John Hemming MP said: “Public services are increasingly being provided by contractors instead of public authorities – but the FOI Act hasn’t kept up with this change. The public’s right to information about their services should be the same regardless of who provides them.”

The Campaign for FOI’s director Maurice Frankel said: “each new outsourcing contract reduces the public’s access to information because of a loophole in the FOI Act. Information that is vital to the public may be kept secret simply because the contract doesn’t provide for access. The bill would restore the public’s right to know.”

The Campaign pointed out that the influential Public Accounts Committee in the House of Commons has repeatedly called for the FOI Act to be strengthened in this way.
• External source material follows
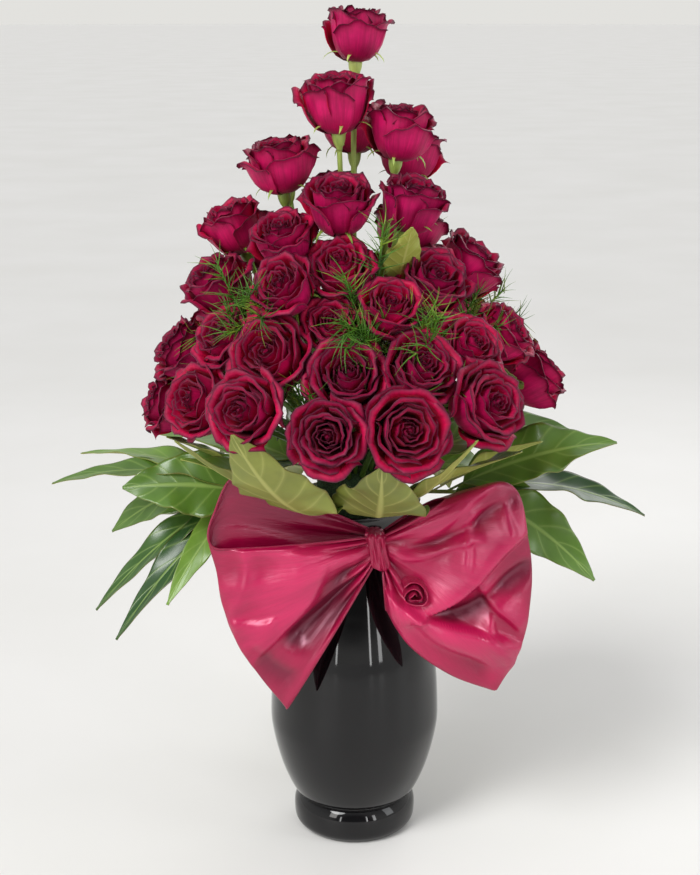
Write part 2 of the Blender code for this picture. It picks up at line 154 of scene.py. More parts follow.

In a 2011 report the PAC recommended that “Freedom of information should be extended to private companies providing public services” [2]. In 2012 it said “where private companies provide public services funded by the taxpayer, those areas of their business which are publicly funded should be subject to the Freedom of Information Act provision” [3].


[1] In addition to the provisions on contractors and FOI Mr Hemming’s bill also contains provisions about: children involved in court proceedings; the transparency of courts and case conferences; reporting on the number of prisoners who have exceeded their tariff and have not been released because they do not admit guilt; extending the Criminal Cases Review Commission’s powers to obtain information; and dealing with consumer complaints in markets for public services.

[2] ‘Lessons from PFI and Other Projects’, 44th report of session 2010-12, HC 1201, 18 July 2011.

[3]‘Department for Work and Pensions: the Introduction of the Work Programme’, 85th report of session 2010-12, HC 1814, 15 May 2012.